AI excels at finding complex patterns by analyzing multiple variables at once. Unlike rule-based systems, machine learning models look at transaction history, user behavior and contextual information to find subtle correlations that would be invisible to human analysts. These models can process billions of records to find patterns across huge datasets, tracking and catching even the most complex frauds.

Behavioral biometrics and user profiling

Behavioral biometrics verifies user identity by continuously tracking distinctive behaviors like typing patterns, mouse movements and touchscreen interactions. These systems create unique behavioral profiles that are digital fingerprints, so users can be authenticated in the background. Plus, any deviation from established patterns, like unusual typing speed or irregular touchpad movement, can trigger immediate security measures.

Real-time anomaly detection

Modern AI systems have moved beyond batch processing to real-time analysis. This allows organizations to detect and respond to threats in real-time, not hours or days later. Essentially, machine learning models can establish a baseline of normal activity and flag transactions that deviate from expected patterns.

Adaptive learning from new fraud patterns

Perhaps the biggest advantage of AI-based systems is their ability to learn and evolve. As new fraud patterns emerge, these systems automatically incorporate them into their algorithms. This adaptive learning ensures fraud detection remains effective as criminal tactics get more sophisticated.

Types of Machine Learning Models

Machine learning uses three approaches to detect check fraud, each serving a purpose in the fraud prevention ecosystem.

1) Supervised learning for known fraud patterns

Supervised learning models train on labeled datasets of both fraudulent and legitimate transactions. These methods excel at classifying transactions based on previously identified fraud patterns. Random Forest with Random Oversampling achieves an F1-Score of 91.554%, making it one of the best algorithms for check fraud detection.

Other powerful supervised models include XGBoost (achieving the highest F1-Score of 92.43% with Random Oversampling), Logistic Regression, and Decision Trees. Financial institutions typically apply these models to identify familiar fraud schemes through classification of transaction data.

2) Unsupervised learning for unknown threats

Unsupervised learning addresses an important gap by detecting previously unseen fraud patterns without labeled data. These algorithms identify anomalies that deviate from normal transaction patterns.

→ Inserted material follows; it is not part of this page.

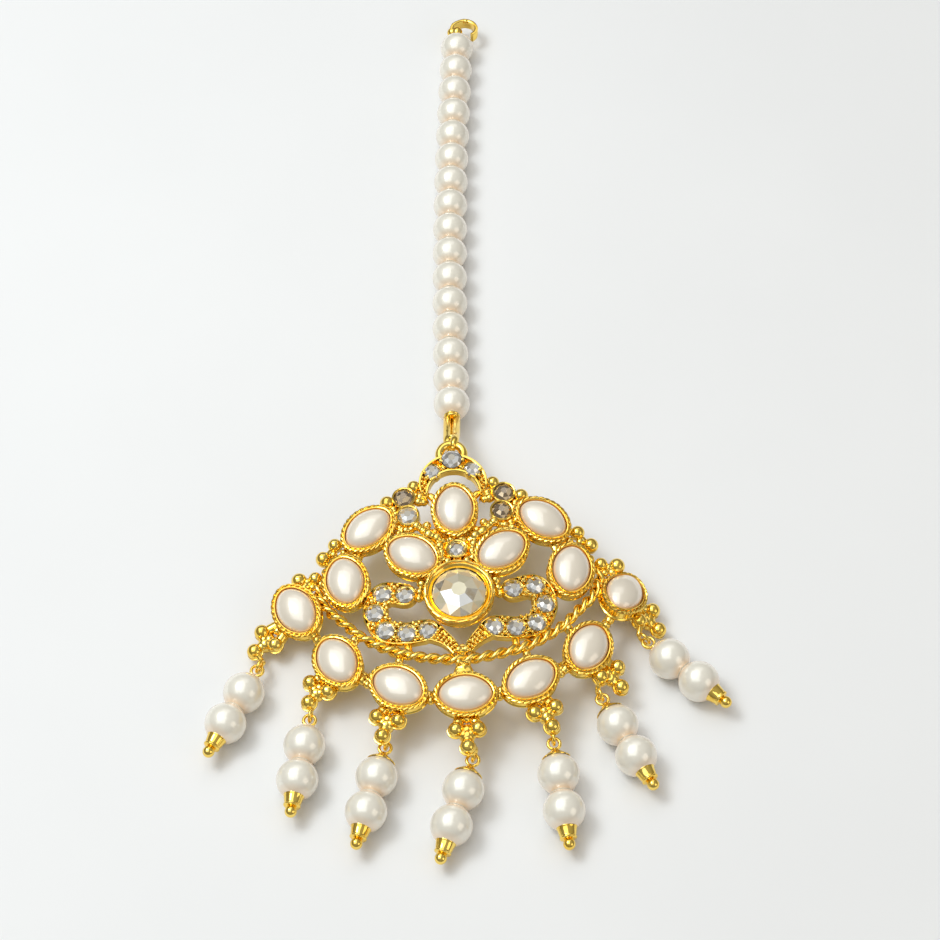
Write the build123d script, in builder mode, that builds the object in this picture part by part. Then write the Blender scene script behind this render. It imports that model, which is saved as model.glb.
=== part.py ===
from build123d import *
import os
from collections import namedtuple
from math import cos, exp, pi, radians, sin, sqrt

os.makedirs("parts", exist_ok=True)

# A maang tikka (forehead jewel) lying on a flat surface, z = 0.  Sizes in mm, angles in degrees.
# +Y runs along the medallion's axis towards the hook, +Z is up.
# The medallion is a thin casting bent round the forehead.  Its features are laid out on its
# back surface: "across" is the distance from its axis along the bend (right positive), "up"
# the distance from the big stone towards the hook, "height" the distance above the back.

# ---- the medallion as it lies ----
stone_x, stone_y = -0.37, -40.84      # foot of the big stone, so that the origin is mid-box
stone_z = 5.6
medallion_tilt = 4.0                # hook end raised
medallion_roll = -1.8               # left wing lowered
bend_radius = {"left": 120.0, "right": 90.0}
wing_kink = {"left": 0.0, "right": 8.6}     # further turn of the right wing, a bent casting
wing_kink_start, wing_kink_length = 17.0, 8.0
wing_steps = 80                     # in adding up the bend

# ---- cabochons and their cups ----
cabochon_length, cabochon_width = 7.4, 5.4
cabochon_floor, cabochon_girdle, cabochon_top = 1.15, 2.3, 4.2
cup_wall, cup_rim = 0.6, 0.75
cup_height, rim_height, rim_base = 2.3, 2.85, 2.0
seat_gap = 0.05
Cup = namedtuple("Cup", "name across up turn")
centre_cups = [
    Cup("top", 0.0, 13.8, 90),
    Cup("bottom_centre", 0.1, -16.3, -3),
]
paired_cups = [                     # right-hand side; the left is its mirror image
    Cup("inner", 6.35, 6.55, 34),
    Cup("upper", 12.6, 11.7, -38),
    Cup("middle", 16.1, 3.4, 80),
    Cup("far", 23.4, -0.2, 62),
    Cup("low", 17.6, -9.3, 63),
    Cup("bottom", 9.15, -14.4, 33),
]
cup_lean = {"far_left": -7.0, "far_right": 16.0}    # bent towards the hook, about the cup's middle
lean_pivot = 1.5

# ---- round stones: pavilion sunk in the metal, table above the girdle ----
stone_floor = 0.75
big_radius, big_girdle, big_table, big_bezel = 3.95, 2.2, 3.5, 5.05
big_bezel_height, big_lip = 2.9, 0.35
Stone = namedtuple("Stone", "across up radius")
small_stone = Stone(0.0, 7.35, 1.25)
crescent_stones = [Stone(0.0, 22.3, 1.3), Stone(-2.95, 20.8, 1.25), Stone(2.95, 20.8, 1.25)]
smoky_stones = [Stone(7.3, 16.65, 1.45), Stone(6.8, 13.55, 1.45)]
paisley_stones = [
    Stone(7.7, 0.45, 1.35),
    Stone(10.9, 0.95, 1.35),
    Stone(12.15, -2.1, 1.35),
    Stone(10.7, -5.1, 1.35),
    Stone(7.7, -5.8, 1.35),
    Stone(4.65, -5.6, 1.35),
]
stone_girdle, stone_table = 1.95, 2.65
girdle_band, culet_radius = 0.2, 0.3
stone_wall, round_cup_rise = 0.45, 0.2              # the round cups stand above the plates
plate_base, plate_top = 0.3, 2.0

# ---- crescent, paisleys and the rope swag ----
crescent_centre, crescent_radius = 18.67, 5.05
crescent_bite_centre, crescent_bite_radius = 17.0, 3.65
crescent_horn = 16.5
crescent_cut = 20.0                                 # size of the block that trims the horns
paisley_across, paisley_up = 8.0, -3.0
TailStep = namedtuple("TailStep", "across up radius")
paisley_tail = [TailStep(4.65, -5.6, 1.75), TailStep(3.0, -6.6, 1.2), TailStep(1.7, -7.8, 0.9),
                TailStep(0.75, -9.2, 0.75)]
swag_radius, swag_height = 0.72, 1.3
Knot = namedtuple("Knot", "across up")
swag = [Knot(0.0, -10.3), Knot(4.5, -9.8), Knot(8.9, -8.6), Knot(12.0, -7.0), Knot(14.6, -5.1),
        Knot(16.8, -2.8), Knot(19.0, -0.4), Knot(20.3, 2.2), Knot(20.4, 4.2)]
link_radius, link_height, link_stub = 0.6, 0.65, 0.3
Link = namedtuple("Link", "across1 up1 across2 up2")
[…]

Techniques like clustering, isolation forests, and autoencoders are good at flagging suspicious activity without prior examples. Unsupervised methods are particularly valuable for detecting evolving fraud tactics that supervised models might miss, especially when fraudsters adapt their strategies to evade detection.

3) Reinforcement learning for evolving strategies

Reinforcement learning is the latest fraud detection technology. Unlike traditional approaches, RL allows systems to learn optimal policies through continuous interaction with their environment. This adaptive capability allows fraud detection systems to adjust their strategies in response to emerging patterns.

By formulating fraud detection as a Markov Decision Process with states, actions and rewards, these models can optimize detection thresholds and feature importance weights in real-time, addressing the limitations of static models in responding to evolving fraud tactics.

Things to Consider When Implementing AI Fraud Detection

Implementing AI-driven fraud detection requires more than just choosing advanced algorithms. Financial institutions must consider several key factors to maximize fraud prevention while maintaining operational efficiency.

Choosing the right fraud detection platform

When selecting a fraud detection platform, organizations should start by assessing their specific fraud vulnerabilities and needs. The right solution should have real-time detection, scalability to handle increasing transaction volumes and seamless API integration with existing systems. Customizable risk assessment is also crucial so institutions can set specific rules aligned to their business requirements. According to IBM, AI fraud detection systems require significant upfront investment but save money through reduced fraud losses.

Explainability and transparency

Explainable AI (XAI) is now essential as regulatory bodies demand transparent decision-making processes. These techniques help fraud investigators understand why specific transactions were flagged as suspicious. Methods like SHAP (SHapley Additive Explanations) and LIME (Local Interpretable Model-agnostic Explanations) uncover decision-making processes in machine learning models. Organizations must maintain thorough documentation on how their AI models make decisions, which is particularly important for high-risk AI systems under regulations like the European AI Act.

Integration with existing banking systems

Successful implementation requires cross-functional fraud management teams that bring together IT, data science, customer service and operations expertise. This collaborative approach ensures fraud prevention aligns with business objectives and integrates with existing infrastructure. Throughout the integration process, institutions must plan for ongoing monitoring and system updates to stay effective against evolving threats.

Scalability and data privacy compliance

Finally, organizations must balance robust fraud detection with data privacy requirements. AI systems processing vast customer data must comply with regulations like GDPR and CCPA. Privacy-preserving techniques like homomorphic encryption and differential privacy can maintain compliance without compromising detection effectiveness. Regular privacy impact assessments also ensure fraud detection practices are ethical and legally compliant.

Conclusion

Check fraud is far from a relic of the past. It’s a growing and evolving threat. Criminals are using technology to make their schemes more convincing, more complex and more damaging. Traditional detection tools can’t keep up. AI and machine learning give financial institutions the tools to detect fraud faster, adapt to new tactics, reduce false positives, and protect customer trust.

Community banks and credit unions may think investing in AI fraud detection is a big ask. But as fraud losses rise and regulations increase, it’s a must. At SQN Banking Systems, we want to make sure all institutions have access to fraud protection solutions that fit their needs. By going AI fraud detection now, banks can protect their profits, their reputation and most importantly their customers.